- Ballerino in an advertisement for Bates fabrics, 1946
- Born: Louella Smith June 4, 1900 Brooklyn, Iowa
- Died: April 13, 1978 (aged 77)
- Education: University of Southern California
- Occupation: Fashion designer

= Louella Ballerino =

American fashion designer (1900–1978)

Louella Ballerino (née Smith; June 4, 1900 – April 13, 1978) was an American fashion designer, best known for her work in sportswear.

==Biography==
Louella Smith was born in Brooklyn, Iowa and her family later moved to Los Angeles. She attended the University of Southern California as an art history major, and worked with MGM costume designer André-ani. She supported her family by selling fashion sketches to wholesale manufacturers. She also studied pattern-making and tailoring at the Frank Wiggins Trade High School. While there she was made a tutor of fashion design, and began to create some of her own designs at a custom dress shop where she worked. In the late 1930s, she and a friend established their own business.

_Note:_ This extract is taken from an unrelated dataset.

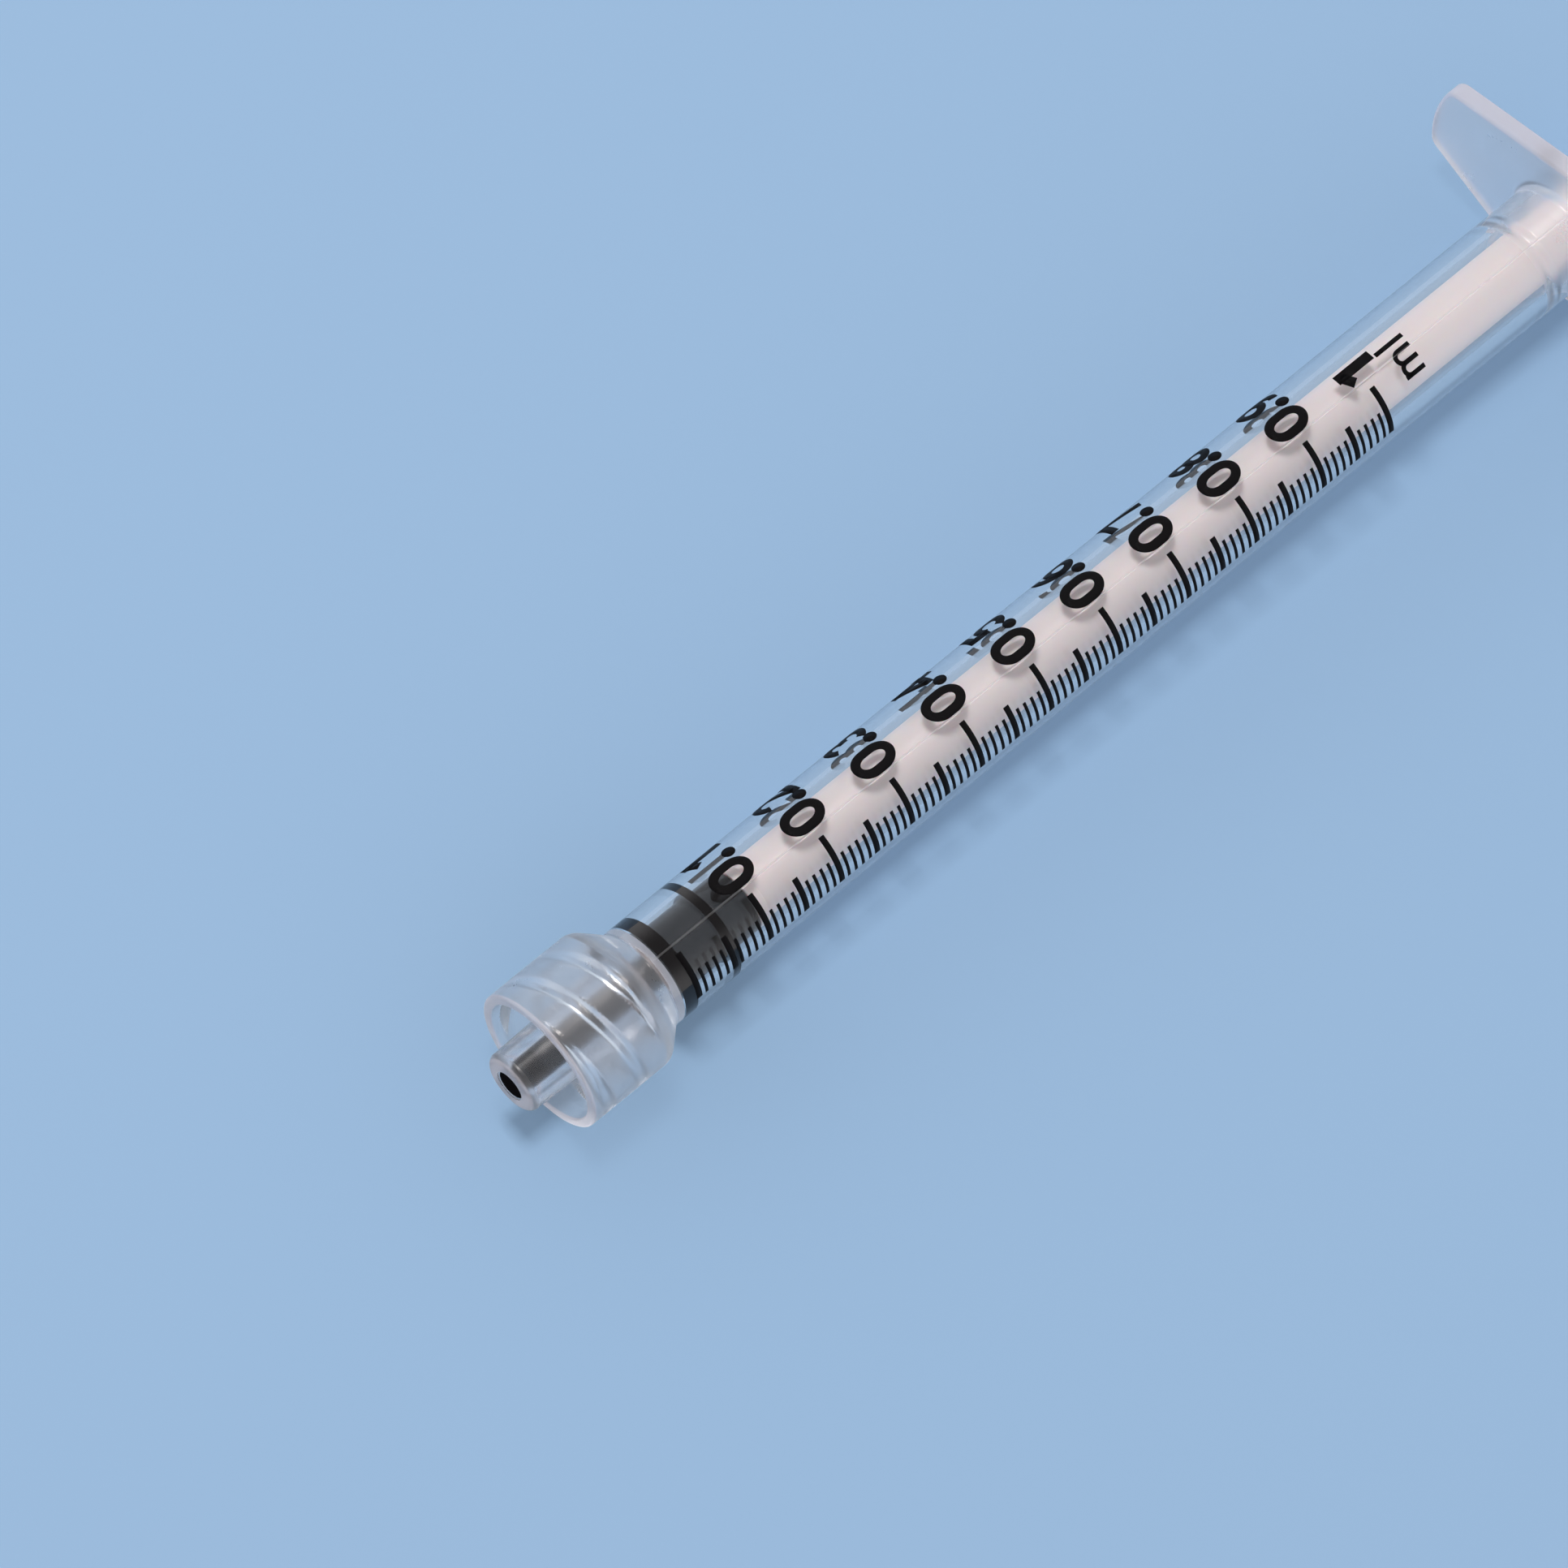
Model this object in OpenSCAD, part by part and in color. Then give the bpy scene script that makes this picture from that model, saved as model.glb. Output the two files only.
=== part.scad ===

In the 1940s, Ballerino became well known as a member of the California Design sportswear movement. Following in the footsteps of Claire McCardell, Ballerino drew inspiration from African, Latin American, Pacific, and Caribbean native styles, and helped popularize ethnic garments such as the hopsack dress, midriff top, pollera, and dirndl in the United States.

She designed a popular line of swimwear for Portland manufacturer Jantzen and went on to become their chief designer in the 1950s.